Abstract

Hot Jupiter exoplanets are a previously unknown and fascinating field of study. Models of planet formation based only around the Solar System did not predict their existence, occupying as they do the orbital region less than 0.1 AU from their parent stars. Believed to be tidally locked, always presenting the same face to the star, these gas giants are bathed in intense irradiation, and inhabit a regime alien to anything known in the Solar System. As exoplanetary surveys discover an increasing number of planets, the ubiquity of hot Jupiters in the galaxy continues to be confirmed. Both the evolution and the atmospheric dynamics of these unusual planets are natural focuses of study. However, most authors have historically concentrated on one or the other of these two lines of enquiry, although both are linked. In the case of gas giants in particular, which have no true ground or otherwise easily defined surface layer, the two regimes blend towards the outer layers of the planet.

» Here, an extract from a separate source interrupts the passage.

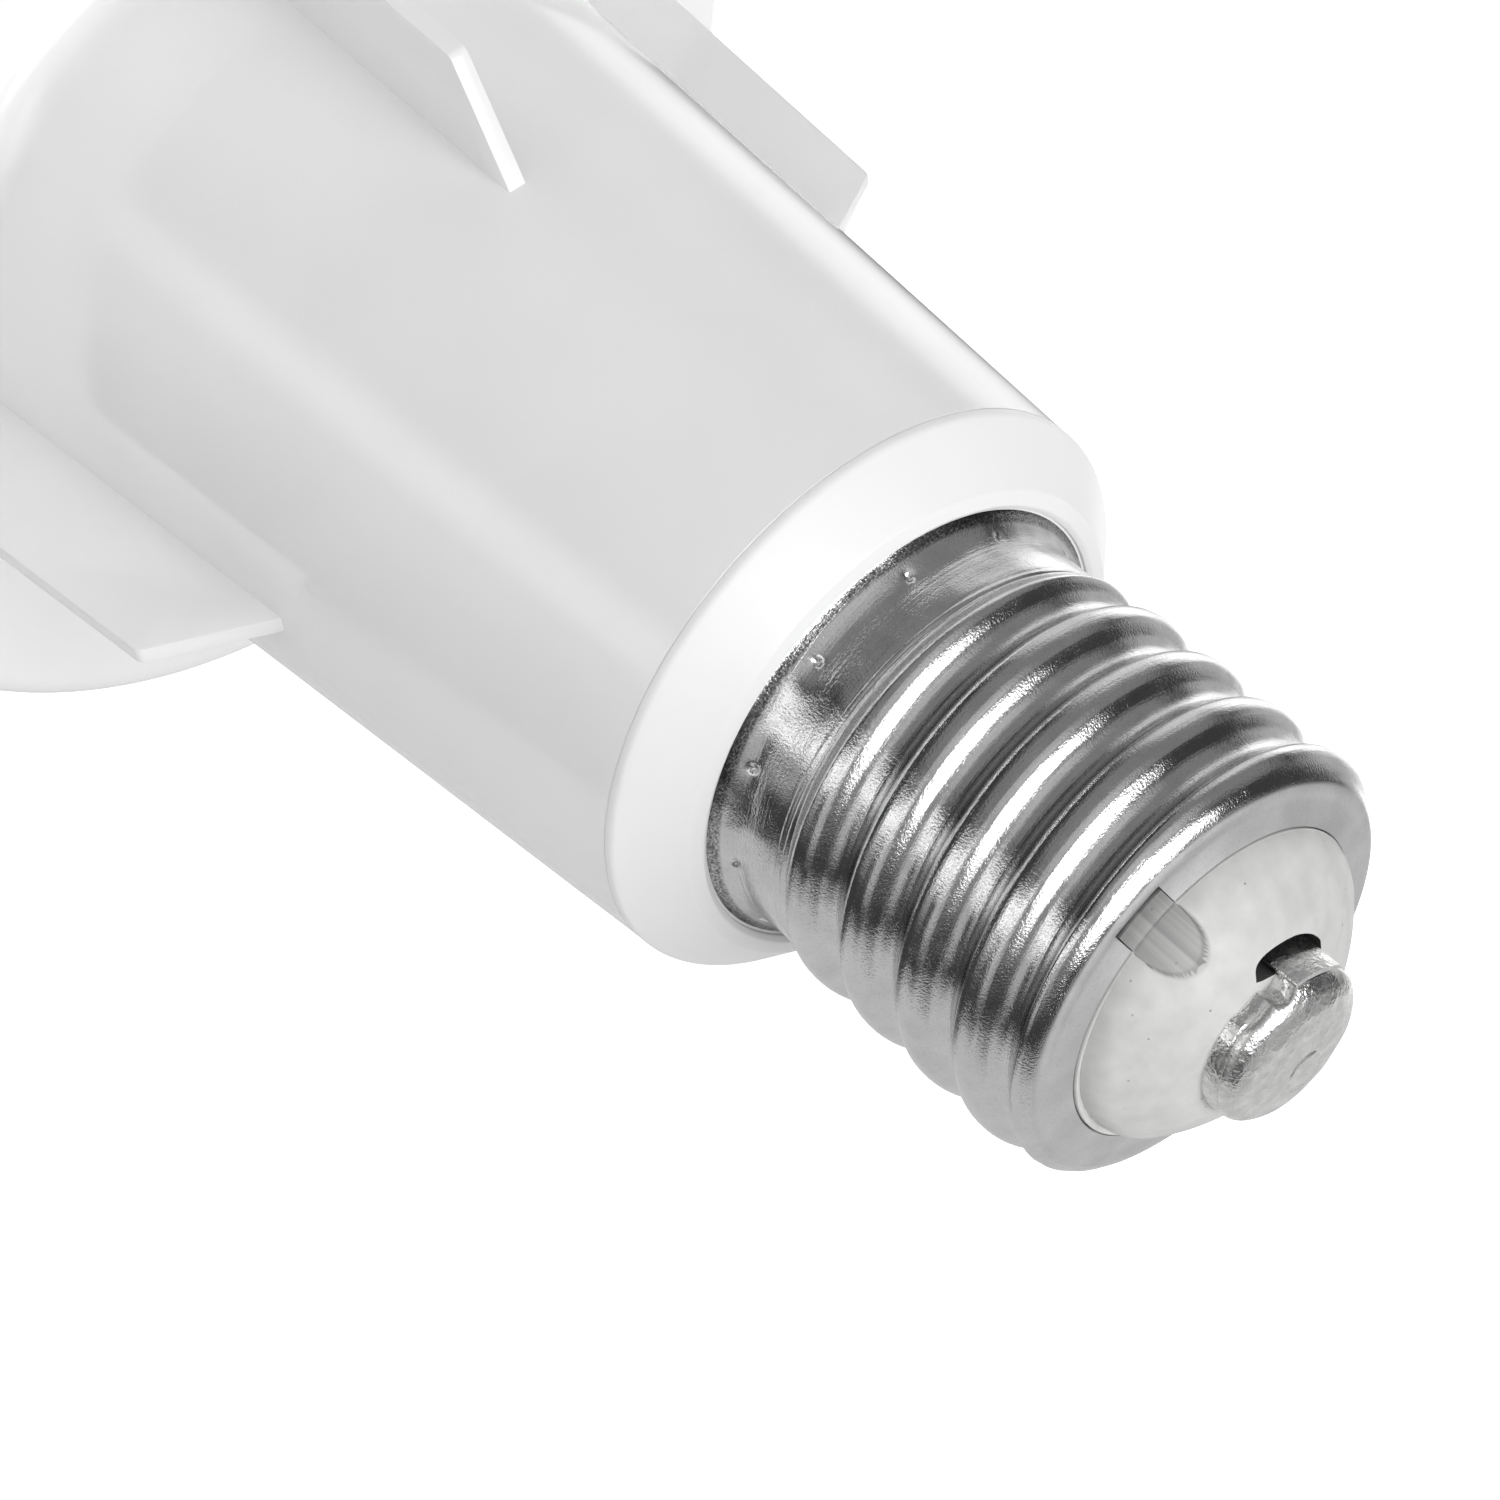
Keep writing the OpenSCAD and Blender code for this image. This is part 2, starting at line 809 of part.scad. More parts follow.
module input_capacitor() {
    bead = input_cap_d / 20;
    color("black")
        hang()
            translate([right_x, board_front + input_cap_d / 2, input_cap_z])
                rotate_extrude()
                    polygon([
                        [0, 0],
                        [input_cap_d / 2 - bead, 0],
                        [input_cap_d / 2, bead],
                        [input_cap_d / 2, 2 * bead],
                        [input_cap_d / 2 - bead, 3 * bead],
                        [input_cap_d / 2, 4 * bead],
                        [input_cap_d / 2, input_cap_len - bead],
                        [input_cap_d / 2 - bead, input_cap_len],
                        [0, input_cap_len]
                    ]);
}

// Power switch standing against its aluminium plate
module power_switch() {
    tab_t = switch_t / 3;
    body_share = 0.65;
    color("dimgray")
        hang()
            translate([left_x - switch_w / 2, board_front, switch_z])
                union() {
                    cube([switch_w, body_share * switch_h, switch_t]);
                    cube([switch_w, switch_h, tab_t]);
                }
}

module switch_heatsink() {
    color("silver")
        hang()
            translate([left_x - sink_w / 2, board_front, sink_z])
                cube([sink_w, sink_h, sink_t]);
}

// Transformer: a frame core with a round middle leg, and its winding
module transformer_core() {
    color("dimgray")
        hang()
            translate([left_x, board_front, core_z])
                union() {
                    for (y = [0, core_h - core_plate])
                        translate([-core_w / 2, y, 0])
                            cube([core_w, core_plate, core_len]);
                    for (x = [-core_w / 2, core_w / 2 - core_side_w])
                        translate([x, core_plate / 2, 0])
                            cube([core_side_w, core_h - core_plate, core_len]);
                    translate([0, core_plate / 2, core_len / 2])
                        rotate([-90, 0, 0])
                            cylinder(d = core_leg_d, h = core_h - core_plate);
                }
}

module transformer_winding() {
    window = core_w / 2 - core_side_w;
    h = core_h - 2 * core_plate;
    color("gold")
        hang()
            translate([left_x, board_front + core_plate, core_z + core_len / 2])
                rotate([-90, 0, 0])
                    difference() {
                        cylinder(r = window - slip, h = h);
                        translate([0, 0, -over])
                            cylinder(d = core_leg_d, h = h + 2 * over);
                    }
}

module output_capacitor() {
    color("navy")
        hang()
            translate([right_x, board_front, output_cap_z])
                rotate([-90, 0, 0])
                    union() {
                        cylinder(d = output_cap_d, h = output_cap_h);
                        cylinder(d = 0.9 * output_cap_d, h = output_cap_h + output_cap_d / 30);
                    }
}

// Parts on the back of the board
bridge_w = 8;
bridge_len = 6;
bridge_h = 2.4;
chip8_w = 5;
chip8_len = 4;
chip8_h = 1.6;
diode_w = 4.4;
diode_len = 5;
diode_h = 2.2;
small_w = 2;
small_len = 1.25;
small_h = 0.6;
small_rows = 5;
small_cols = 3;

module on_back(x_share, z_share, w, len, h) {
    translate([x_share * board_half_w - w / 2, board_back - h, board_z + z_share * board_len])
        cube([w, h, len]);
}

module bridge_rectifier() {
    color("black")
        hang()
            on_back(-0.4, 0.2, bridge_w, bridge_len, bridge_h);
}

module output_diode() {
    color("black")
        hang()
            on_back(0.45, 0.8, diode_w, diode_len, diode_h);
}

module control_chip() {
    color("black")
        hang()
            on_back(0, 0.45, chip8_w, chip8_len, chip8_h);
}

module chip_parts() {
    color("saddlebrown")
        hang()
            for (col = [0 : small_cols - 1], row = [0 : small_rows - 1])
                on_back(0.3 + 0.2 * col, 0.3 + 0.08 * row, small_w, small_len, small_h);
}

// Leads: each is one smooth tube through a few route points
lead_sides = 8;
lead_steps = 5;
// Point on a Catmull-Rom curve between p1 and p2
function curve_point(p0, p1, p2, p3, t) =
    (2 * p1 + (p2 - p0) * t + (2 * p0 - 5 * p1 + 4 * p2 - p3) * pow(t, 2)
        + (3 * p1 - p0 - 3 * p2 + p3) * pow(t, 3)) / 2;
function smooth_route(points) =
    let (n = len(points))
    [
        for (i = [0 : n - 2], k = [0 : lead_steps - (i == n - 2 ? 0 : 1)])
            curve_point(
                points[max(0, i - 1)], points[i], points[i + 1], points[min(n - 1, i + 2)],
                k / lead_steps
            )
    ];
function unit(v) = v / norm(v);

module lead(points) {
    path = smooth_route(points);
    n = len(path);
    rings = [
        for (i = [0 : n - 1])
            let (
                along = unit(path[min(n - 1, i + 1)] - path[max(0, i - 1)]),
                side = unit(cross([0, 1, 0], along)),
                up = cross(along, side)
            )
            for (k = [0 : lead_sides - 1])
                path[i] + lead_d / 2 * (cos(360 * k / lead_sides) * side + sin(360 * k / lead_sides) * up)
    ];
    sides = [
        for (i = [0 : n - 2], k = [0 : lead_sides - 1])
            let (
                a = i * lead_sides + k,
                b = i * lead_sides + (k + 1) % lead_sides
            )
            each [[a, a + lead_sides, b], [b, a + lead_sides, b + lead_sides]]
    ];
    ends = [
        for (k = [1 : lead_sides - 2])
            each [
                [0, k, k + 1],
                [(n - 1) * lead_sides, (n - 1) * lead_sides + k + 1, (n - 1) * lead_sides + k]
            ]
    ];
    polyhedron(points = rings, faces = concat(sides, ends), convexity = 6);
}

lead_r = lead_d / 2;
lead_pitch = 1.5 * lead_d;
lead_y = board_front + lead_r + slip;

module live_lead() {
    start_r = strap_in_r + strap_t + lead_r;
    start = [
        start_r * cos(strap_angle),
        start_r * sin(strap_angle),
        strap_top + strap_len - lead_d
    ];
    color("saddlebrown")
        hang()
            lead([
                start,
                [start[0], start[1], insulator_h],
                [start[0] * 0.6, start[1] * 0.2, cap_h - spigot_h + spigot_wall],
                [left_x / 2, lead_y / 2, neck_z - lead_d],
                [fuse_x, lead_y, board_z],
                [fuse_x, lead_y, fuse_z - part_gap]
            ]);
}

module neutral_lead() {
    in_slot = spigot_r - lead_r;
    color("royalblue")
        hang()
            lead([
                [in_slot, 0, cap_h - flare_h],
                [in_slot, 0, cap_h - spigot_h + lead_d],
                [in_slot - spigot_wall, 0, cap_h - spigot_h - 1.5 * lead_d],
                [in_slot - 3 * spigot_wall, 0, cap_h - spigot_h + lead_d],
                [in_slot - 3 * spigot_wall, lead_y / 2, neck_z],
                [lane_x, lead_y, board_z + part_gap],
                [lane_x, lead_y, fuse_z + fuse_len]
            ]);
}

// Pair of leads from the board's top edge to the connector on the LED board
module dc_leads() {
    color("firebrick")
        hang()
            for (side = [-1, 1])
                lead([
                    [side * lead_pitch, lead_y, board_z + board_len - 3 * part_gap],
                    [side * lead_pitch / 2, lead_y / 2, sleeve_top],
                    [side * lead_pitch / 2 + lead_r, 0, sleeve_top + 3 * lid_hole_d],
                    [lead_hole_x, side * lead_pitch / 2, led_board_z - lead_hole_d],
                    [lead_hole_x, side * lead_pitch / 2, led_top],
                    [connector_len / 2 + lead_d, side * lead_pitch / 2, led_top + connector_h / 2],
                    [connector_len / 4, side * lead_pitch / 2, led_top + connector_h / 2]
                ]);
}

screw_shell();
cap_insulator();
centre_contact();
contact_strap();
collar();
housing();
heat_spreader();
thermal_paste();
led_board();
led_chips();
board_screws();
board_connector();
diffuser();
diffuser_seal();
driver_sleeve();
sleeve_lid();
driver_board();
line_fuse();
surge_varistor();
film_capacitor();
choke_core();
choke_winding();
bridge_rectifier();
input_capacitor();
power_switch();
switch_heatsink();
transformer_core();
transformer_winding();
output_capacitor();
output_diode();
control_chip();
chip_parts();
live_lead();
neutral_lead();
dc_leads();
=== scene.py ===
"""High power LED bulb on a large screw cap, hung cap up from the origin."""

import math

import bmesh
import bpy
import numpy as np
from mathutils import Matrix, Vector


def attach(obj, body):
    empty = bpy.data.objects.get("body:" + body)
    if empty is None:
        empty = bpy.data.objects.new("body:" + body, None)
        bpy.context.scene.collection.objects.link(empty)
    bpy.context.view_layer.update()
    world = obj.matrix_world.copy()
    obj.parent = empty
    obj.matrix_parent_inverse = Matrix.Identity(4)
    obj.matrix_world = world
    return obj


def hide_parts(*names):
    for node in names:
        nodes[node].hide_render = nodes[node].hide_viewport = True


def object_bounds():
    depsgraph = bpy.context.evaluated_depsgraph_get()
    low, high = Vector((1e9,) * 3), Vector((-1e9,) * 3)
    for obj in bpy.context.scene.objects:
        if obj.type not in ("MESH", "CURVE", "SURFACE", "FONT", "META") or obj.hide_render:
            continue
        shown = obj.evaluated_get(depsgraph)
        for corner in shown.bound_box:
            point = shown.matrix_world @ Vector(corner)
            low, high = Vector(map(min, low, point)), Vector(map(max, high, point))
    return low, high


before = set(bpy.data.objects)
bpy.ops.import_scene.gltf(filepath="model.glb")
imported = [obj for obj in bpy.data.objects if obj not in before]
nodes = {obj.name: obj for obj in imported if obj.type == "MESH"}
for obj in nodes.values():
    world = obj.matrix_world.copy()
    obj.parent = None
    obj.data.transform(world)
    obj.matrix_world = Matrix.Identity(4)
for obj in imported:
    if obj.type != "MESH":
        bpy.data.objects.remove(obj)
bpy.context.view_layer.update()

# Camera. A long lens close to the cap, turned so that the lamp's axis runs down to the right. Its place
# and its turn were found from the thread's crests, the collar's rings, the contact and the fins.
MM = 0.001
CAMERA_AZIMUTH = math.radians(25.5)
CAMERA_ELEVATION = math.radians(31.43)
CAMERA_ROLL = math.radians(130.64)
CAMERA_PLACE = Vector((254.4, 131.67, 121.06)) * MM

camera_data = bpy.data.cameras.new("camera")
camera_data.sensor_width = 36
camera_data.lens = 99.42
camera_data.clip_start = 10 * MM
camera_data.clip_end = 20
camera = bpy.data.objects.new("camera", camera_data)
bpy.context.scene.collection.objects.link(camera)
camera.matrix_world = (
    Matrix.Translation(CAMERA_PLACE)
    @ Matrix.Rotation(CAMERA_AZIMUTH + math.pi / 2, 4, "Z")
    @ Matrix.Rotation(math.pi / 2 - CAMERA_ELEVATION, 4, "X")
    @ Matrix.Rotation(CAMERA_ROLL, 4, "Z")
)
bpy.context.scene.camera = camera

# Screw shell. Thin brass sheet, drawn to a cup, rolled with a round thread and nickel plated. Its skirt
# flares out round the collar, held by a ring of punch marks; the other end is turned in over the ceramic.
# Lengths are in millimetres, and s is the distance from the contact's face along the lamp's axis.
THREAD_CREST_R = 19.65
THREAD_PITCH = 6.35
THREAD_DEPTH = 1.8
CREST_TURN = 0.22
SHEET = 0.35
SHELL_TIP = 10.0
SHELL_RIM = 44.8
SKIRT_R = 18.7
SKIRT_START = 38.0
FLARE_H = 3.2
FLARE_POWER = 2.3
RIM_R = 20.2
LIP_HOLE_R = 14.28
LIP_DISH = 0.5
CURL_W = 2.9
CURL_H = 2.6
MARK_COUNT = 12
MARK_FIRST = math.radians(28.5)
MARK_S = 43.0
MARK_R = 0.33
MARK_DEPTH = 0.32
POCKET_ANGLE = math.radians(25.5)
POCKET_W = 4.8
LIP_GAP_R = 16.7
LIP_GAP_MIDDLE = 15.3
CUTTER_END = 0.001


def smooth_min(a, b, width):
    """The lower of two heights, with the corner between them rounded over a width."""
    near = np.clip(0.5 + 0.5 * (b - a) / width, 0, 1)
    return b * (1 - near) + a * near - width * near * (1 - near)


def rise(value, start, end):
    """0 below start, 1 above end, and smooth between."""
    share = np.clip((value - start) / (end - start), 0, 1)
    return share * share * (3 - 2 * share)


def thread_radius(s, turn):
    """Radius of the rolled thread at a distance from the contact and an angle in turns."""
    arc_r = ((THREAD_PITCH / 2) ** 2 + THREAD_DEPTH**2) / (4 * THREAD_DEPTH)
    pitches = (s - SHELL_TIP) / THREAD_PITCH - CREST_TURN + turn
    off = THREAD_PITCH * np.abs(pitches - np.round(pitches))
    crest = THREAD_CREST_R - arc_r + np.sqrt(arc_r**2 - np.minimum(off, arc_r) ** 2)
    from_root = THREAD_PITCH / 2 - off
    root = THREAD_CREST_R - THREAD_DEPTH + arc_r - np.sqrt(arc_r**2 - np.minimum(from_root, arc_r) ** 2)
    return np.where(off < THREAD_PITCH / 4, crest, root)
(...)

This convergence renders the possibility of model overlap ever more relevant, a possibility that is here studied, both independently and together, ultimately continuing to the modelling of the specific known exoplanets HD 209458b, HD 189733b, and WASP-7b. It is found that, while it is reasonable for interior evolution model results to be used to provide boundary conditions and atmospheric characteristics for the purposes of three-dimensional atmospheric modelling, the reverse is a much more difficult proposition, providing few truly relevant constraints. Observational characteristics are also predicted, with cyclic variability found in the case of HD 209458b, a more permanently variable state in the case of HD 189733b, and very little longitudinal temperature variation for the calmer atmosphere of WASP-7b.